As explained in Interpretation Bulletin IT-125R4 (Archived) – Dispositions of Resource Properties (enclosed herein), the disposition of CRP is specifically excluded from capital gains treatment by subparagraph 39(1)(a)(ii). Instead, where the Taxpayer disposes of oil and gas property, the Taxpayer’s CCOGPE balance will be reduced by the amount of the proceeds of disposition received by the Taxpayer as a result of the disposition, less outlays or expenses made or incurred for the purpose of the disposition and that are not otherwise deductible for the purposes of Part I of the Act. If the Taxpayer’s CCOGPE balance becomes negative as a result of this reduction, the negative amount is deducted from the Taxpayer’s CCDE by virtue of 66.4(1) and element “L” of CCDE definition in subsection 66.2(5). If the Taxpayer’s CCDE becomes negative as a result of this reduction, the negative amount will be included in the Taxpayer’s income for that taxation year pursuant to subsection 66.2(1) and paragraph 59(3.2)(c).

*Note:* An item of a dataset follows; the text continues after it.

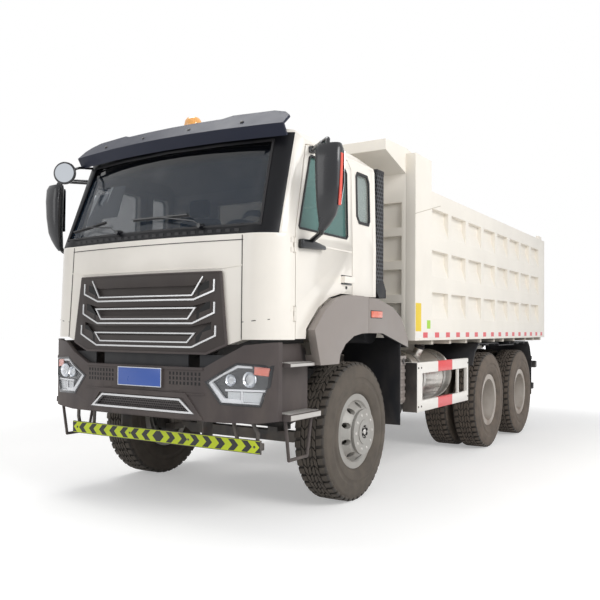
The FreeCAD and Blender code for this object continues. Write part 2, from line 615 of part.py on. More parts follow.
def make_cab():
    walls = cab_walls()
    shell = cut(cab_hull(0), cab_hull(CAB_WALL))
    side_x = CAB_HALF - CAB_WALL - 35
    opening = side_prism(door_outline(), DOOR_GAP, side_x, 1400)
    leaf = side_prism(door_outline(), 0, side_x, 1400)
    grille_hole = prism_y(grille_outline(0), -1500, -1160)
    screen_hole = prism_y(screen_outline(0), -1500, -700)
    frame_zone = prism_y([(-1092, WAIST_Z), (1092, WAIST_Z), (1050, 2795), (-1050, 2795)], -1500, -700)
    frame_zone = frame_zone.common(prism_x([(-1500, WAIST_Z), (-985, WAIST_Z), (-800, 2795), (-1500, 2795)],
                                           -1500, 1500))
    quarter = prism_x(quarter_window(), -1500, 1500)
    rear_window = prism_y([(-520, 2180), (520, 2180), (520, 2560), (-520, 2560)], 200, 400)
    pillar_parts, leaf_parts, hinge_room = hinge_parts()

    door = cut(shell.common(leaf), prism_x(door_window(), 900, 1400), *hinge_room)
    handle = fused(box(CAB_HALF - 4, CAB_HALF + 34, -300, -270, 1735, 1785),
                   box(CAB_HALF - 4, CAB_HALF + 34, -160, -130, 1735, 1785),
                   box(CAB_HALF + 18, CAB_HALF + 34, -300, -130, 1735, 1785))
    door = fused(door, *leaf_parts, handle)

    body = cut(walls, opening, mirrored(opening), quarter, rear_window, screen_hole, grille_hole,
               *both(*hinge_room))
    screen_frame = body.common(frame_zone)
    body = fused(cut(body, frame_zone), *both(*pillar_parts))
    for name, shape in split_cab(body).items():
        save(name, shape)
    save("windscreen_frame", screen_frame)
    save("door_left", door)
    save("door_right", mirrored(door))

    skin = cut(cab_form(CAB_LEVELS, 14), cab_form(CAB_LEVELS, 14 + GLASS_T))
    pane = skin.common(prism_x(door_window(), 900, 1400))
    save("door_glass_left", pane)
    save("door_glass_right", mirrored(pane))
    screen = skin.common(prism_y(screen_outline(-SEAT), -1500, -700))
    quarter_pane = skin.common(prism_x(quarter_window(), 900, 1400))
    rear_pane = box(-520, 520, CAB_REAR - 30, CAB_REAR - 30 + GLASS_T, 2180, 2560)
    save("cab_glass", screen, *both(quarter_pane), rear_pane)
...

Where the Taxpayer disposes of a mining right that meets the definition of CRP in paragraph (b) there will be a reduction to the Taxpayer’s CCDE, under element “F” of the definition of CCDE in subsection 66.2(5).

The amount of the reduction to the Taxpayer’s CCDE is equal to the proceeds of disposition received by the Taxpayer as a result of the disposition, less outlays or expenses made or incurred for the purpose of the disposition and that are not otherwise deductible for the purposes of Part I of the Act. If the Taxpayer’s CCDE becomes negative as a result of this reduction, the negative amount must be included in income for that taxation year pursuant to subsection 66.2(1) and paragraph 59(3.2)(c).

We hope that these comments will be of assistance.

Yours truly,

 

Kimberley Wharram
Acting Manager, Resources Section
Reorganizations Division
Income Tax Rulings Directorate
Legislative Policy & Regulatory Affairs Branch

FOOTNOTES

Note to reader:  Because of our system requirements, the footnotes contained in the original document are shown below instead:

1  R.S.C. 1985, c. 1 (5th suppl.) as amended; hereinafter (the “Act”).